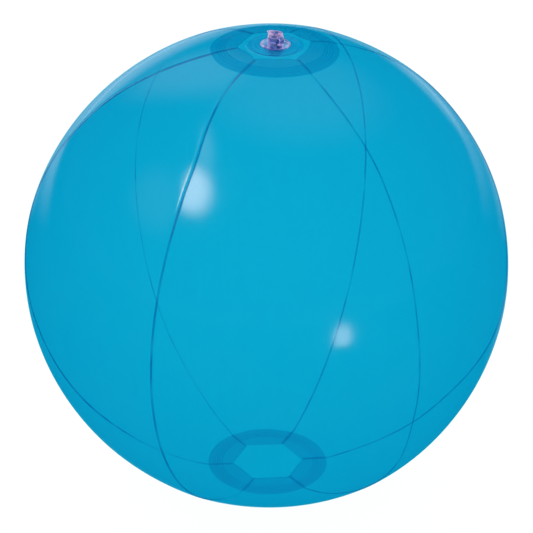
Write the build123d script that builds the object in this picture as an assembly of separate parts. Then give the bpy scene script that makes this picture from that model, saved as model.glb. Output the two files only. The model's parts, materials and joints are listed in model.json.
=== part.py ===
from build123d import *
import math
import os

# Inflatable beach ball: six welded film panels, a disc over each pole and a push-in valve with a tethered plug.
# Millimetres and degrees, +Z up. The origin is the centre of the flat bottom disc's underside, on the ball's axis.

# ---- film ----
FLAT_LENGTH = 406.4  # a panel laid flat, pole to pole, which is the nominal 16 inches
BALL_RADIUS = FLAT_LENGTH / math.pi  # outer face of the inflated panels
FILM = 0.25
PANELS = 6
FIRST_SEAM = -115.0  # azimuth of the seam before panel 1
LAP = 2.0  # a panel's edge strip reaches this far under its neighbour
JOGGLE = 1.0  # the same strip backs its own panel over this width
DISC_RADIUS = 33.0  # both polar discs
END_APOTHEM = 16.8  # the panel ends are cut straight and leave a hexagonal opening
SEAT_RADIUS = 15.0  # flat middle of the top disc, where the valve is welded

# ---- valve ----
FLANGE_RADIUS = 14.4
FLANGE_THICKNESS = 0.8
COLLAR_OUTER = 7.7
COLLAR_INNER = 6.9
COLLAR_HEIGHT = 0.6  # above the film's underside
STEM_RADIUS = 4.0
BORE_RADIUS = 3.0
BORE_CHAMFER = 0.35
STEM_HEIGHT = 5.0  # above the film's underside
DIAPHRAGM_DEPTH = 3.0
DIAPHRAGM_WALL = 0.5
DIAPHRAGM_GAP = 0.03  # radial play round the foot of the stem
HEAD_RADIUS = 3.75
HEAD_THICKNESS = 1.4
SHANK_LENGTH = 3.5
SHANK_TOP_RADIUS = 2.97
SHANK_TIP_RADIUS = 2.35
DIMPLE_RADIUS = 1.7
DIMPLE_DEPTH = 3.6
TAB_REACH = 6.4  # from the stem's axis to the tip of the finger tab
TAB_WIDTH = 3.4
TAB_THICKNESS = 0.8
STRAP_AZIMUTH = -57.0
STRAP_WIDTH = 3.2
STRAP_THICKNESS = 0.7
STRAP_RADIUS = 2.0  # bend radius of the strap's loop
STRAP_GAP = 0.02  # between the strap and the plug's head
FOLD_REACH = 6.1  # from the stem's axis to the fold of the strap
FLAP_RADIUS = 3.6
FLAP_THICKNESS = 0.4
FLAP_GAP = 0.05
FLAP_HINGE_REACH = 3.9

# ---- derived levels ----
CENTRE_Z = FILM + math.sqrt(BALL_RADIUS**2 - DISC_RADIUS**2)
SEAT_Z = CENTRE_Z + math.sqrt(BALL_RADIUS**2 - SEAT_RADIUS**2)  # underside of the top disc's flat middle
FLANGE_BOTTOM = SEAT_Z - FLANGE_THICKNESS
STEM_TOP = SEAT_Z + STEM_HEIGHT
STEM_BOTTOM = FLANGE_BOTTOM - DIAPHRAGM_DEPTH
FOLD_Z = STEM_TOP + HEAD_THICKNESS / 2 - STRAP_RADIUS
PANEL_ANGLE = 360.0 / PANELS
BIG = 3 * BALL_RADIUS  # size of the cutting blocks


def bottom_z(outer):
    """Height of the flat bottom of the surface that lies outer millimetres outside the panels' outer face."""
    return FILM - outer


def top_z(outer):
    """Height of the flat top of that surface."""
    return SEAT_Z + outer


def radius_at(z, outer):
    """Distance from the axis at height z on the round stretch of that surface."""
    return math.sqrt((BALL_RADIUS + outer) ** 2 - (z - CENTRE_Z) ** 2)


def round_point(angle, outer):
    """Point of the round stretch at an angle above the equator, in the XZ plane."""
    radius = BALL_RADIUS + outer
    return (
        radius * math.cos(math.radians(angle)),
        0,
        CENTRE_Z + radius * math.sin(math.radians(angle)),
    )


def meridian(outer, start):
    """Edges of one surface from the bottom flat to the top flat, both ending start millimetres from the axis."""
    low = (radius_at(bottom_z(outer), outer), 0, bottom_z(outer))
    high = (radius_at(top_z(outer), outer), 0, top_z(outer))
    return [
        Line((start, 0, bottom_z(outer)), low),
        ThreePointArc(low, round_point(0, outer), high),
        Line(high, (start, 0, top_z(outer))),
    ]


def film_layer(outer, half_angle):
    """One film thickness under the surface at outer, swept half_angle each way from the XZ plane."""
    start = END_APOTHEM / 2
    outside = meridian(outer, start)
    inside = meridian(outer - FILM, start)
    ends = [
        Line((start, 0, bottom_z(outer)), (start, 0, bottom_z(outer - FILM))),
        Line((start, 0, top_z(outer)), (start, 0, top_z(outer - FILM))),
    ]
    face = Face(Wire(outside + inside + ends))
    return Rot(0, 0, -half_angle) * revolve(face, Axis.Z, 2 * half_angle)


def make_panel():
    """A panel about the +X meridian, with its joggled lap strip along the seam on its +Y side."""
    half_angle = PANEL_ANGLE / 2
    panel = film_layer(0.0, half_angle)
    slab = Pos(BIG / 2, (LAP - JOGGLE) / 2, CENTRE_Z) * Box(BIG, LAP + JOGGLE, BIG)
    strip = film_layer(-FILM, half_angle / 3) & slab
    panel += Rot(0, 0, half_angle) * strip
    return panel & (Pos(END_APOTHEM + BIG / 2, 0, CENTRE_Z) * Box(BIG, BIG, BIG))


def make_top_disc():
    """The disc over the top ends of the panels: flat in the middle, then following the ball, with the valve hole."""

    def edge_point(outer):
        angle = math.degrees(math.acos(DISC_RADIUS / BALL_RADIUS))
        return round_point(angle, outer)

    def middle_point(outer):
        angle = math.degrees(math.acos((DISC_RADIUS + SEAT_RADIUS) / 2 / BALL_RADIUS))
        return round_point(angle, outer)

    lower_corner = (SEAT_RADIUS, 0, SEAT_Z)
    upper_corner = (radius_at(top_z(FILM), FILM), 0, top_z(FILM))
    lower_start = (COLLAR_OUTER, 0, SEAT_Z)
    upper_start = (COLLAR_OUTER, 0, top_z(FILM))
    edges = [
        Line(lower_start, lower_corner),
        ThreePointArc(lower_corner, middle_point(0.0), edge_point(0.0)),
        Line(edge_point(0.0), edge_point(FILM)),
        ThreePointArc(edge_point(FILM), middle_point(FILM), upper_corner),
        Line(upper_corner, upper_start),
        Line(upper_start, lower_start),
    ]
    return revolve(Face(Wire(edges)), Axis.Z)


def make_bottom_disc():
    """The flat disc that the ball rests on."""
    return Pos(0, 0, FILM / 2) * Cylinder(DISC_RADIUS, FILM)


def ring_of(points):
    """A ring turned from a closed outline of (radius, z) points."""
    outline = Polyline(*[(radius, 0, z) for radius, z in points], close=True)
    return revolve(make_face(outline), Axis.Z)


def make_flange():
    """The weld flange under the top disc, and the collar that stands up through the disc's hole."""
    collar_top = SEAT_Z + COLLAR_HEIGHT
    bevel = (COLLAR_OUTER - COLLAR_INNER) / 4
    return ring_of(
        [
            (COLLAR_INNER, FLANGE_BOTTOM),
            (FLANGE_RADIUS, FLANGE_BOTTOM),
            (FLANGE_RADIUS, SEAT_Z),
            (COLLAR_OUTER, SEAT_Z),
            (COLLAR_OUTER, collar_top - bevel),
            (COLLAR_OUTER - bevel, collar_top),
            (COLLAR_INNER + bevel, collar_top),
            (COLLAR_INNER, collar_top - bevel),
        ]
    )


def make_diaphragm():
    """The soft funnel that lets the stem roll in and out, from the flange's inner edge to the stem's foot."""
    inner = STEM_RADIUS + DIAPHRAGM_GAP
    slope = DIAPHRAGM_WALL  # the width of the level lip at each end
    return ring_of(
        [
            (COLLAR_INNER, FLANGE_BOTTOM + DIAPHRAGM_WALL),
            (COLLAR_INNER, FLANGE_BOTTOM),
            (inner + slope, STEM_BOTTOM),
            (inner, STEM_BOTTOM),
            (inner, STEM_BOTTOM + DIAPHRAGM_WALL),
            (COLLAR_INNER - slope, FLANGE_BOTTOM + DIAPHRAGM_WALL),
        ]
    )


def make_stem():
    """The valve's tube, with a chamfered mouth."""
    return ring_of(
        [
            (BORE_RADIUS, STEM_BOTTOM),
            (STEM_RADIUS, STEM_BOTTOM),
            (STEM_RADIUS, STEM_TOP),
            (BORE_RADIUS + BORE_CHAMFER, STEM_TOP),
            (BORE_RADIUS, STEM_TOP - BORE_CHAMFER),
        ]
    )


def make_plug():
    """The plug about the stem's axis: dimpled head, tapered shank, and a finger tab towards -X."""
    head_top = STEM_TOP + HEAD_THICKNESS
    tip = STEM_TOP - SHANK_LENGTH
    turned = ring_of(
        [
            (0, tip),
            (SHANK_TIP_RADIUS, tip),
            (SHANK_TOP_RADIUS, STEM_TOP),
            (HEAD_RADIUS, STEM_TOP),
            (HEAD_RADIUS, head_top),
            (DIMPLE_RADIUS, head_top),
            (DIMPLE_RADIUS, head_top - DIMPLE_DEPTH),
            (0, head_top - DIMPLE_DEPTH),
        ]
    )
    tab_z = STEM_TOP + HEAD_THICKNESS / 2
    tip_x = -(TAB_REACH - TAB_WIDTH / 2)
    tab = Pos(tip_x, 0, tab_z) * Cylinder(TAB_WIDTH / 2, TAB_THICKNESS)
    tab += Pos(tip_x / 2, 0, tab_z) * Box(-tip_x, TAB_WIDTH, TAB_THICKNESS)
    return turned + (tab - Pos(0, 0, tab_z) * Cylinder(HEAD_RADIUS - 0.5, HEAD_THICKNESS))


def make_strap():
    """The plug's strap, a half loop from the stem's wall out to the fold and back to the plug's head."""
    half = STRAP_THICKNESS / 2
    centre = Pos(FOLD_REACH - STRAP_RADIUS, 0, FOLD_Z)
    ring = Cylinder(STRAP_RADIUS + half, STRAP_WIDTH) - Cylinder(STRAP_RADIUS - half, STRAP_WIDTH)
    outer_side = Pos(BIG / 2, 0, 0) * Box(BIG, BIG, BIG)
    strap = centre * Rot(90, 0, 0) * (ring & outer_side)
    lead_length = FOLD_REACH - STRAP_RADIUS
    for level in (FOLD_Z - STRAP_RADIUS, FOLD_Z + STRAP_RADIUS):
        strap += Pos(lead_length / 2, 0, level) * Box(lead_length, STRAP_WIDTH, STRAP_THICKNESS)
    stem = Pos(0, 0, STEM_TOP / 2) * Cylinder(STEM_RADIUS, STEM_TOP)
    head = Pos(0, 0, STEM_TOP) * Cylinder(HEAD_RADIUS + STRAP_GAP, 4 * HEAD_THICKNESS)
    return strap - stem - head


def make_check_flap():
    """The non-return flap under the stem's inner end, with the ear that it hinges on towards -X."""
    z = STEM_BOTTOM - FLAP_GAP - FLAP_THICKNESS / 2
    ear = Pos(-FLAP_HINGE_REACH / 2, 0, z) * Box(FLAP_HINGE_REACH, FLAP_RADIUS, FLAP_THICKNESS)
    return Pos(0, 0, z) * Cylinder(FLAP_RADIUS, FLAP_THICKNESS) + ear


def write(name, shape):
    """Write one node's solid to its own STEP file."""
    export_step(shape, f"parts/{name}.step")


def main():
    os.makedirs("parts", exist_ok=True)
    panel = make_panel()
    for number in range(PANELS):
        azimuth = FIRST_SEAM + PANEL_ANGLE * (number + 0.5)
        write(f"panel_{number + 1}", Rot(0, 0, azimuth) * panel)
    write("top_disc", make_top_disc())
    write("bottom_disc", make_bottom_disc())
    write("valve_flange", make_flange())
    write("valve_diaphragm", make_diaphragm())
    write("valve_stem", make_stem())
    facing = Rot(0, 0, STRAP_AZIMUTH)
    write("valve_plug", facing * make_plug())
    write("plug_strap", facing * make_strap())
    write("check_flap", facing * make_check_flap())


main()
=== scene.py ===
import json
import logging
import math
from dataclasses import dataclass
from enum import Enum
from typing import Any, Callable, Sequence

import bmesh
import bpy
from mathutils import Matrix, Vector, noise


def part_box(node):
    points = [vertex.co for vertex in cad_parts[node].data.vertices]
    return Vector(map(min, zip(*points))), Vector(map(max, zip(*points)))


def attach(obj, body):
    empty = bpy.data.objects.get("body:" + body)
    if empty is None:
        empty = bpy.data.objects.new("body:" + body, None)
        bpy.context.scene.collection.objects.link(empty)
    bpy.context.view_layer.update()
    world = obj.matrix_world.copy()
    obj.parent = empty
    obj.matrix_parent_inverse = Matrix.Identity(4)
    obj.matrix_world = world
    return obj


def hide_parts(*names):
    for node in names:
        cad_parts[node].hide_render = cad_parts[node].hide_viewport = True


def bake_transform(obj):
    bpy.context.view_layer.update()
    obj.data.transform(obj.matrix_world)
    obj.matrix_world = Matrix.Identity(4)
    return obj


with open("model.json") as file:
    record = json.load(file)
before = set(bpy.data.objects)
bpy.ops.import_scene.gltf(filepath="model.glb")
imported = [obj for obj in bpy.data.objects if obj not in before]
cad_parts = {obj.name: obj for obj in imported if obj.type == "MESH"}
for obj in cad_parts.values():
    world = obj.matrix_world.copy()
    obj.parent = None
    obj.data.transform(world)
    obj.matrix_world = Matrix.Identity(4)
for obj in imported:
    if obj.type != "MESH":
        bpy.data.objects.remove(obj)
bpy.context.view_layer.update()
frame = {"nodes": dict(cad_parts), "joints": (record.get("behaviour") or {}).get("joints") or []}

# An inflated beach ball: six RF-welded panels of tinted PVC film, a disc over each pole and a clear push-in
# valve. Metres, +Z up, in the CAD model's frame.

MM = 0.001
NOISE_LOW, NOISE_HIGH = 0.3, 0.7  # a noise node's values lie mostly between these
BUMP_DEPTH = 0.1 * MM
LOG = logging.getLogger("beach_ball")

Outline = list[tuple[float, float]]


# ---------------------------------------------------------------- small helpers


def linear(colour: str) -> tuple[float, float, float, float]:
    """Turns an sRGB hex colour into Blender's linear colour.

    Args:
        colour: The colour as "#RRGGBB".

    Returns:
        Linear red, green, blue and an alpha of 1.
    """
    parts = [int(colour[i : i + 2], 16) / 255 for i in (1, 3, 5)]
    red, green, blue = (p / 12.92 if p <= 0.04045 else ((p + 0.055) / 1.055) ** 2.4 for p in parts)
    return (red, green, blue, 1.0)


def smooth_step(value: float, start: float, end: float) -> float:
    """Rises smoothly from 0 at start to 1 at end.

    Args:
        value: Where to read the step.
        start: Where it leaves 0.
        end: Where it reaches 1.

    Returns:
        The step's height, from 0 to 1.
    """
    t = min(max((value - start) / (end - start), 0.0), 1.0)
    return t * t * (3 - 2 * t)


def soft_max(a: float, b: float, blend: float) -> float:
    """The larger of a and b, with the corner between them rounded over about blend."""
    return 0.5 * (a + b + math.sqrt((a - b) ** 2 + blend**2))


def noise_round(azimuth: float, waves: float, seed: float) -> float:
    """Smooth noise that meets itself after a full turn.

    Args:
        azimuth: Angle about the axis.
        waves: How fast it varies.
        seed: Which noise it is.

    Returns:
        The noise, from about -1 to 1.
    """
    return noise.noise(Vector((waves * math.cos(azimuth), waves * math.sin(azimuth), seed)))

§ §

■ Directions
Nothing but the lines from the line that contains "stem = Pos(0, 0, STEM_TOP" through the line that contains "cad_parts[node].hide_render = cad_parts[node].hide_viewport" should be given again, each exactly as it stands, both ends included.

■ Answer for the task
    stem = Pos(0, 0, STEM_TOP / 2) * Cylinder(STEM_RADIUS, STEM_TOP)
    head = Pos(0, 0, STEM_TOP) * Cylinder(HEAD_RADIUS + STRAP_GAP, 4 * HEAD_THICKNESS)
    return strap - stem - head


def make_check_flap():
    """The non-return flap under the stem's inner end, with the ear that it hinges on towards -X."""
    z = STEM_BOTTOM - FLAP_GAP - FLAP_THICKNESS / 2
    ear = Pos(-FLAP_HINGE_REACH / 2, 0, z) * Box(FLAP_HINGE_REACH, FLAP_RADIUS, FLAP_THICKNESS)
    return Pos(0, 0, z) * Cylinder(FLAP_RADIUS, FLAP_THICKNESS) + ear


def write(name, shape):
    """Write one node's solid to its own STEP file."""
    export_step(shape, f"parts/{name}.step")


def main():
    os.makedirs("parts", exist_ok=True)
    panel = make_panel()
    for number in range(PANELS):
        azimuth = FIRST_SEAM + PANEL_ANGLE * (number + 0.5)
        write(f"panel_{number + 1}", Rot(0, 0, azimuth) * panel)
    write("top_disc", make_top_disc())
    write("bottom_disc", make_bottom_disc())
    write("valve_flange", make_flange())
    write("valve_diaphragm", make_diaphragm())
    write("valve_stem", make_stem())
    facing = Rot(0, 0, STRAP_AZIMUTH)
    write("valve_plug", facing * make_plug())
    write("plug_strap", facing * make_strap())
    write("check_flap", facing * make_check_flap())


main()
=== scene.py ===
import json
import logging
import math
from dataclasses import dataclass
from enum import Enum
from typing import Any, Callable, Sequence

import bmesh
import bpy
from mathutils import Matrix, Vector, noise


def part_box(node):
    points = [vertex.co for vertex in cad_parts[node].data.vertices]
    return Vector(map(min, zip(*points))), Vector(map(max, zip(*points)))


def attach(obj, body):
    empty = bpy.data.objects.get("body:" + body)
    if empty is None:
        empty = bpy.data.objects.new("body:" + body, None)
        bpy.context.scene.collection.objects.link(empty)
    bpy.context.view_layer.update()
    world = obj.matrix_world.copy()
    obj.parent = empty
    obj.matrix_parent_inverse = Matrix.Identity(4)
    obj.matrix_world = world
    return obj


def hide_parts(*names):
    for node in names:
        cad_parts[node].hide_render = cad_parts[node].hide_viewport = True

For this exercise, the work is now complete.